Reeza Hendricks has become a default depth option for the Proteas, but the role has hampered rather than enhanced his career.
Hendricks has spent many series wearing a bib and going unused by the Proteas despite showing his quality often.
Most of his opportunities have come in T20Is, where he has played important knocks but hasn’t often gone huge, which has left his career numbers in an underwhelming state.
In recent seasons in ODI cricket, Hendricks has been the back-up opener behind Quinton de Kock and Temba Bavuma. De Kock has been consistently excellent and Bavuma has been the captain, which has left Hendricks holding on for rare chances.
His 2023 Cricket World Cup campaign is almost a snapshot of his career, with Hendricks playing just two of the 10 matches the Proteas contested. Prior to the World Cup, Hendricks played just three ODIs this year. In 2022, Hendricks played two ODIs – and he played three matches in the format in both 2021 and 2020.
Hendricks has rarely been allowed to build any sort of momentum as an international cricketer. In franchise cricket, he has shown that he will often be near the top of the run-scorers if he is allowed to play consistently.

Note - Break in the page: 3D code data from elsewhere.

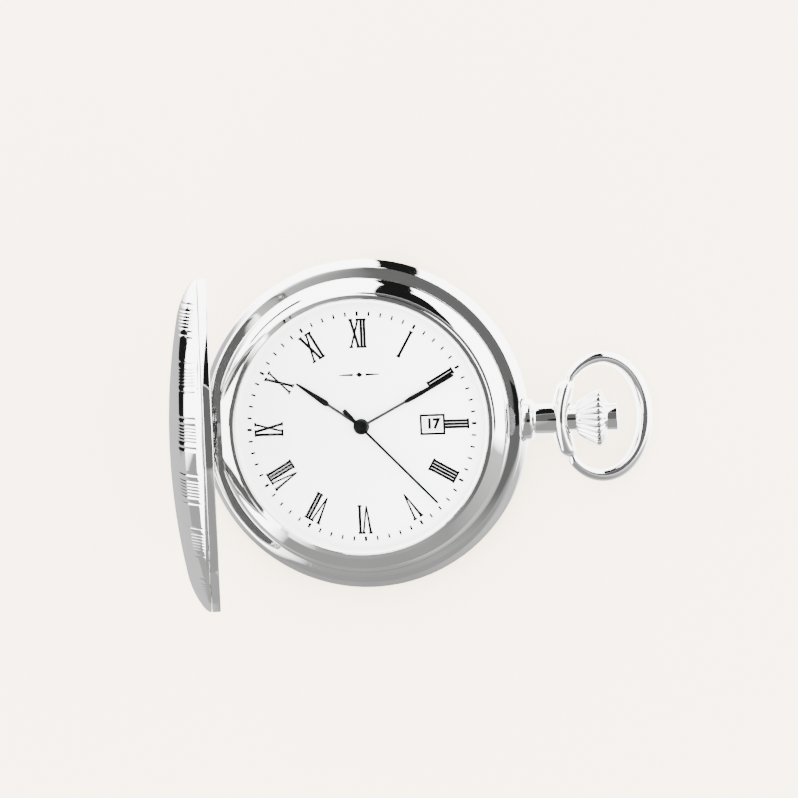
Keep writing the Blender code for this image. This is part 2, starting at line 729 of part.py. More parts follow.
def gear(name, at, count, radius, z_low, z_high, finish=None, hole=0.0):
    depth = min(0.16 * MM, radius * 0.25)
    outlines = [teeth(count, radius - depth / 2, depth)]
    if hole:
        outlines.append(circle(hole, TINY))
    return plate(name, outlines, z_low, z_high, finish, location=(*at, 0))


def make_motion_work():
    """The gears under the dial: cannon pinion to minute wheel to hour wheel, 12 to 1."""
    cannon, minute = gear_radii(MOTION_DISTANCE, 10, 30)
    pinion, hour = gear_radii(MOTION_DISTANCE, 8, 32)
    hour_wheel = gear("hour_wheel", (0, 0), 32, hour, *UPPER_GEAR_Z, BRASS, hole=0.7 * MM)
    join(hour_wheel, arbor("hour_pipe", (0, 0), 0.92 * MM, UPPER_GEAR_Z[0], HOUR_Z + 0.16 * MM, 0.7 * MM))
    minute_wheel = gear("minute_wheel", MOTION_AT, 30, minute, *LOWER_GEAR_Z, BRASS)
    join(minute_wheel, gear("minute_pinion", MOTION_AT, 8, pinion, LOWER_GEAR_Z[0], UPPER_GEAR_Z[1]))
    date_step, date_hour = gear_radii(4.8 * MM, 32, 32)
    step_wheel = gear("date_step_wheel", DATE_STEP_AT, 32, date_hour, *UPPER_GEAR_Z, PLASTIC)
    distance = math.dist(DATE_STEP_AT, DATE_DRIVE_AT)
    step_pinion, drive = gear_radii(distance, 12, 24)
    join(step_wheel, gear("date_pinion", DATE_STEP_AT, 12, step_pinion, LOWER_GEAR_Z[0], UPPER_GEAR_Z[1]))
    drive_wheel = gear("date_drive_wheel", DATE_DRIVE_AT, 24, drive, LOWER_GEAR_Z[0], LOWER_GEAR_Z[1] - 0.1 * MM, PLASTIC)
    join(drive_wheel, arbor("date_finger", DATE_DRIVE_AT, 0.3 * MM, LOWER_GEAR_Z[0], DATE_DISC_Z[1]))
    return cannon


def make_date_disc():
    inner, outer = DATE_DISC_RADII
    outlines = [circle(outer, LARGE), teeth(31, inner, 0.3 * MM)]
    plate("date_disc", outlines, *DATE_DISC_Z, WHITE)


def make_going_train(cannon):
    """Rotor to step wheel to seconds wheel 30 to 1, then third wheel to centre wheel 60 to 1."""
    low, high = BRIDGE_Z[1] + 0.15 * MM, PLATE_Z[0] - 0.15 * MM
    rotor_pinion, step = gear_radii(3.2 * MM, 6, 36)
    step_pinion, seconds = gear_radii(3.8 * MM, 6, 30)
    seconds_pinion, third = gear_radii(TRAIN_DISTANCE, 8, 60)
    third_pinion, centre = gear_radii(TRAIN_DISTANCE, 8, 64)
    rotor = gear("rotor", ROTOR_AT, 6, rotor_pinion, low, high, SPRING)
    join(rotor, arbor("rotor_magnet", ROTOR_AT, 0.6 * MM, low, low + 0.55 * MM))
    step_wheel = gear("step_wheel", STEP_AT, 36, step, 5.1 * MM, 5.2 * MM, BRASS)
    join(step_wheel, gear("step_pinion", STEP_AT, 6, step_pinion, low, 5.2 * MM))
    seconds_wheel = gear("seconds_wheel", (0, 0), 30, seconds, 4.55 * MM, 4.7 * MM, BRASS)
    join(seconds_wheel, gear("seconds_pinion", (0, 0), 8, seconds_pinion, low, 5.15 * MM))
    join(seconds_wheel, arbor("seconds_arbor", (0, 0), 0.2 * MM, low - FIT_GAP, SECOND_Z + 0.1 * MM))
    third_wheel = gear("third_wheel", THIRD_AT, 60, third, 4.85 * MM, 5.0 * MM, BRASS)
    join(third_wheel, gear("third_pinion", THIRD_AT, 8, third_pinion, low, 5.5 * MM))
    centre_wheel = gear("centre_wheel", (0, 0), 64, centre, 5.3 * MM, 5.45 * MM, BRASS, hole=0.3 * MM)
    join(centre_wheel, arbor("cannon_pipe", (0, 0), 0.58 * MM, 5.3 * MM, MINUTE_Z + 0.1 * MM, 0.3 * MM))
    join(centre_wheel, gear("cannon_pinion", (0, 0), 10, cannon, *LOWER_GEAR_Z, hole=0.4 * MM))


def make_plates():
    holes = [circle(0.75 * MM, TINY)]
    plate("mainplate", [circle(MOVEMENT_RADIUS, 48), *holes], *PLATE_Z, BRASS)
    bridge_line = arc(8.6 * MM, math.radians(-48), math.radians(58), 12)
    bridge_line += [(-0.5 * MM, 4.6 * MM), (-6.6 * MM, 1.4 * MM), (-6.6 * MM, -5.9 * MM)]
    plate("train_bridge", [bridge_line], *BRIDGE_Z, SPRING)
    stator_line = rectangle(COIL_AT[0] - 5.6 * MM, COIL_AT[0] + 5.6 * MM, COIL_AT[1] + 1.15 * MM, -3.2 * MM)
    plate("stator", [stator_line, circle(0.75 * MM, SMALL, *ROTOR_AT)], 4.22 * MM, 4.45 * MM, SPRING)
    cylinder("battery", 3.4 * MM, 3.6 * MM, 5.6 * MM, CHROME, steps=36, location=(*BATTERY_AT, 0))
    plate("battery_clamp", [clamp_outline()], 3.3 * MM, 3.5 * MM, SPRING, location=(*BATTERY_AT, 0))
    board_line = arc(11.6 * MM, math.radians(212), math.radians(328), 14)
    board_line += [(7.2 * MM, -6.15 * MM), (-7.2 * MM, -6.15 * MM)]
    plate("circuit_board", [board_line], 3.45 * MM, 3.65 * MM, BOARD)
    turned_to_x = {"location": (0, COIL_AT[1], 4.75 * MM), "rotation": (0, math.pi / 2, 0)}
    coil_profile = [
        (0, -5.2 * MM),
        (0.9 * MM, -5.2 * MM),
        (0.9 * MM, -4.8 * MM),
        (0.72 * MM, -4.8 * MM),
        (0.72 * MM, 3.6 * MM),
        (0.9 * MM, 3.6 * MM),
        (0.9 * MM, 4.0 * MM),
        (0, 4.0 * MM),
    ]
    turned("coil", coil_profile, COPPER, steps=18, **turned_to_x)
    can_place = {"location": (6.9 * MM, -8.2 * MM, 4.45 * MM), "rotation": (0, math.pi / 2, math.radians(40))}
    cylinder("quartz_can", 0.7 * MM, -1.6 * MM, 1.6 * MM, CHROME, steps=16, **can_place)


def clamp_outline():
    return [
        (-3.0 * MM, -0.9 * MM),
        (3.6 * MM, -0.9 * MM),
        (4.1 * MM, -0.3 * MM),
        (4.1 * MM, 0.3 * MM),
        (3.6 * MM, 0.9 * MM),
        (-3.0 * MM, 0.9 * MM),
    ]


def make_holder_ring():
    profile = [
        (MOVEMENT_RADIUS + 0.2 * MM, 7.3 * MM),
        (18.2 * MM, 7.3 * MM),
        (18.2 * MM, 5.8 * MM),
        (18.7 * MM, 5.7 * MM),
        (18.7 * MM, 3.9 * MM),
        (MOVEMENT_RADIUS + 0.2 * MM, 3.2 * MM),
    ]
    ring = turned("movement_ring", profile, PLASTIC, steps=48, ring=True)
    cut(
        ring,
        cylinder("ring_stem_hole", 0.65 * MM, 10 * MM, 20 * MM, steps=TINY, **ALONG_X),
        block("ring_fork_notch", (17.4 * MM, -1.7 * MM, 3.5 * MM), (20 * MM, 1.7 * MM, 8 * MM)),
    )


SEAT = cylinder("pendant_seat", FLANGE_RADIUS + 0.1 * MM, PENDANT_X - 0.1 * MM, 26 * MM, **ALONG_X)
make_case_middle(SEAT)
make_case_back(SEAT)
make_bezel()
make_crystal()
make_lift_spring()
make_lock_spring()
make_pendant()
make_crown()
make_bow()
make_cover()
make_dial()
make_hands()
make_date_disc()
make_going_train(make_motion_work())
make_plates()
make_holder_ring()
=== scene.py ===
"""Looks of a hunter-case pocket watch: polished steel, white lacquer dial, black hands.

Every piece is made in place, in metres, with its object at the origin.
"""

import math

import bmesh
import bpy
from mathutils import Matrix, Vector


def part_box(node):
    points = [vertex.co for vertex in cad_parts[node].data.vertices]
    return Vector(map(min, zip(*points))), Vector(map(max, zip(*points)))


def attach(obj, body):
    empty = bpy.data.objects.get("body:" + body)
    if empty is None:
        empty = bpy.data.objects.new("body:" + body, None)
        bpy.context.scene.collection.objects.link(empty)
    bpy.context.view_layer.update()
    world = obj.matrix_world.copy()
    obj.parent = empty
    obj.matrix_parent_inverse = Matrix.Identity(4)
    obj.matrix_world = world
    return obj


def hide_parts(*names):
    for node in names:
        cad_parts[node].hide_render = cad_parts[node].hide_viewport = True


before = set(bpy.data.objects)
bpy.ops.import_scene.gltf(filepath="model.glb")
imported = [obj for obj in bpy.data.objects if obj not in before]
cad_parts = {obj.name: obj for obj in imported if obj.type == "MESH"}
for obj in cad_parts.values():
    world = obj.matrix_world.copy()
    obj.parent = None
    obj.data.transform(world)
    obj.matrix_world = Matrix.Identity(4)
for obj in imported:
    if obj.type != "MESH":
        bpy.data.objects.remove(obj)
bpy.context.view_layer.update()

MM = 0.001
TURN = 2 * math.pi

# Sizes that come from the frame
GIRTH_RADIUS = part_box("case_middle")[1].y
SEAM_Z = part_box("case_middle")[0].z
BEZEL_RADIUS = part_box("bezel")[1].y
BEZEL_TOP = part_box("bezel")[1].z
BEZEL_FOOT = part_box("bezel")[0].z
BEZEL_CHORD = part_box("bezel")[0].x
CRYSTAL_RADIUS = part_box("crystal")[1].y
CRYSTAL_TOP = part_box("crystal")[1].z
DIAL_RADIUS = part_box("dial")[1].y
DIAL_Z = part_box("dial")[1].z
STEM_Z = (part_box("crown")[0].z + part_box("crown")[1].z) / 2
CROWN_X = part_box("crown")[0].x
CROWN_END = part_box("crown")[1].x
PENDANT_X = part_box("pendant")[0].x
HOUR_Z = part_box("hour_hand")[0].z
MINUTE_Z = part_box("minute_hand")[0].z
SECOND_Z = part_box("second_hand")[0].z

# Places and sizes that the frame's boxes cannot give
LEDGE_Z = 5.9 * MM
HINGE = Vector((-22.0 * MM, 0, 6.2 * MM))
COVER_OPEN = math.radians(80)
COVER_RADIUS = 22.8 * MM
COVER_HEIGHT = 5.95 * MM
COVER_WALL = 0.55 * MM
RIM_HEIGHT = 1.15 * MM
CASE_FLAT = -22.55 * MM
NECK_RADIUS = 2.25 * MM
BOW_X = 30.0 * MM
DATE_AT = 10.3 * MM
DATE_SHOWN = 17
SHOWN_HOUR, SHOWN_MINUTE, SHOWN_SECOND = 10.18, 10.4, 22.75
FINE, ROUND = 288, 96


# ---------------------------------------------------------------- node maths


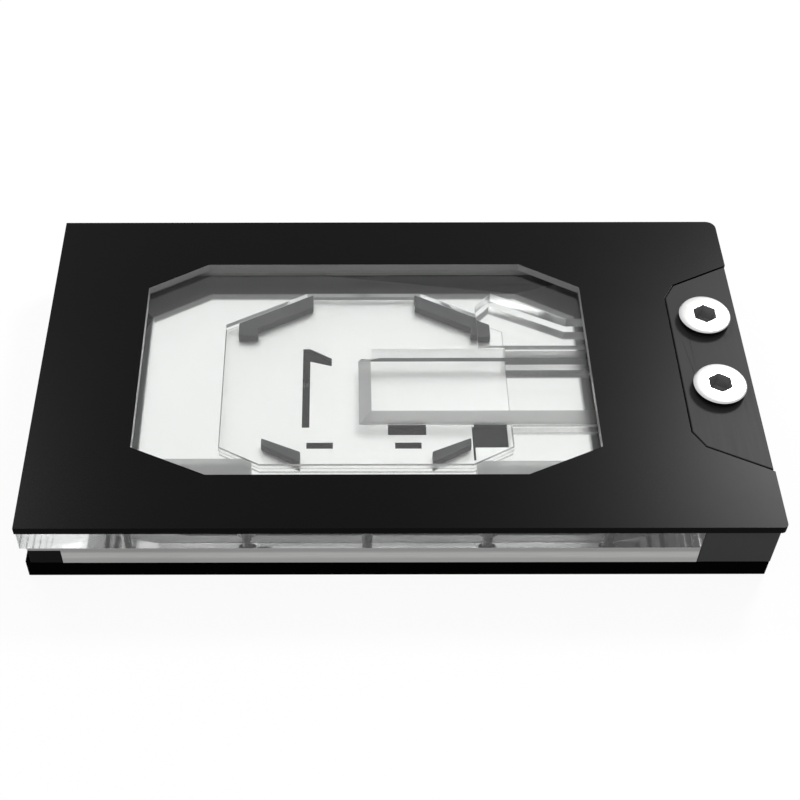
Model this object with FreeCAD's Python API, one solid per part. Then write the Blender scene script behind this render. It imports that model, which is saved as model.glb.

His role as the back-up white-ball batter for the Proteas has also prevented Hendricks from playing more first-class cricket and making a serious push for a Test debut.
Hendricks has played essential knocks in five of his last six T20Is, including a crucial 49 in the second match of the series against India at St George’s Park recently.
T20 World Cup beckons
He has made an early statement for 2024 T20 World Cup selection with his recent knock against India – and his 2023 form overall. Hendricks might not be allowing himself to believe he will finally be given a central role in a big tournament, but then things could still go up in smoke for him as they have before.
Hendricks has often missed out on opportunities because the Proteas wanted to sample another flavour of the week – and that might happen again.
Right now, Hendricks has the inside track, and his fate seems in his own hands, with the white-ball series against India and SA20 set to dominate his summer.
Perhaps the IPL
Hendricks has missed out on any sort of Indian Premier League payday as well, not putting in flashy enough performances, but his SA20 team’s connection to the Chennai Super Kings might yet bear fruit for the 34-year-old.
A great SA20 campaign might be what Hendricks needs to sway the Proteas selectors into giving him a good run in the T20I and ODI teams.
His career isn’t over yet, but Hendricks hasn’t reaped the rewards that his talent and commitment have deserved – and a lot of that has been down to things that are out of his hands.